Gouttes. Lors des élections européennes de 2009, EE-LV flirte avec les 16% de voix. Mais, à la fin de l’année, l’échec du Sommet de Copenhague refroidit les ardeurs, d’autant que l’ombre d’une autre crise, économique celle-là, réclame la concentration de tous les grands responsables des médias. «Il est navrant de voir ces espaces éditoriaux disparaître», regrette David Solon, rédacteur en chef de Terra Eco,mensuel entièrement consacré au sujet qui fêtera ses cinq ans en kiosque prochainement. «Ce n’est pas un scoop, la crise climatique ne fait pas vendre.» Et les annonceurs ne se bousculent pas, sinon pour des suppléments consacrés au développement durable heureux, qui ont fleuri avec le Grenelle de Sarkozy. «Entre pressions publicitaires, désintérêt collectif et surpuissance des sujets économiques, les articles environnementaux qui dénoncent sont jugés trop anxiogènes», ajoute Solon. Place à une écologie consensuelle où chacun s’enthousiasme à l’idée de changer le monde. C’est l’axe privilégié par Canal + : montrer le futur souhaitable plutôt que s’appesantir sur le constat. Mais au compte-gouttes, à raison d’un documentaire annuel. «Quand c’est régulier, ça ne se voit plus», estime Christine Cauquelin, directrice des documentaires de la chaîne cryptée. Bizarrement, l’argument ne vaut pas pour la politique et l’économie, présentes quotidiennement dans les médias… «L’année dernière, 630 films sur l’environnement ont été diffusés, pourquoi n’ont-ils rien déclenché ?» interroge Cauquelin. Dénoncer ne suffit plus, donner envie est un pari… «Les forêts poussent en silence», affirme l’initiatrice des documentaires Global (gâchis, steak, sushi et bientôt partage), citant Gandhi.

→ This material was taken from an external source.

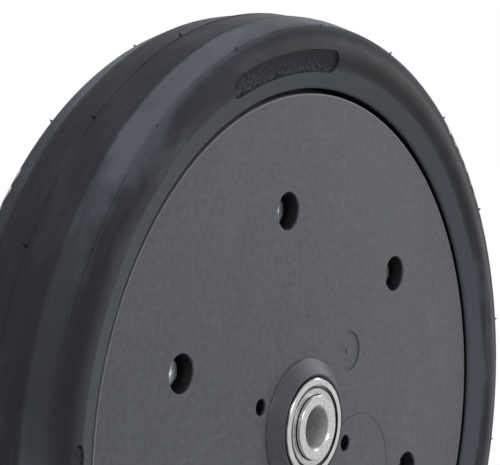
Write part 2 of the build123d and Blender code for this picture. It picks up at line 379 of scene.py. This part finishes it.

«Le problème, c’est qu’on veut projeter à la marge des mouvements qui ne sont pas si marginaux que cela. Il existe un lectorat avide de pistes alternatives», affirme Solon. Lequel trouve son bonheur online. Novethic ou Bastamag font la part belle aux sujets environnementaux. Avec son Reporterre, Hervé Kempf veut renouer avec une information indépendante sur l’écologie, embaucher et poursuivre son travail de journaliste.

par Laure NOUALHAT

(1) Libération lance la semaine prochaine une double page hebdomadaire Sciences et Environnement.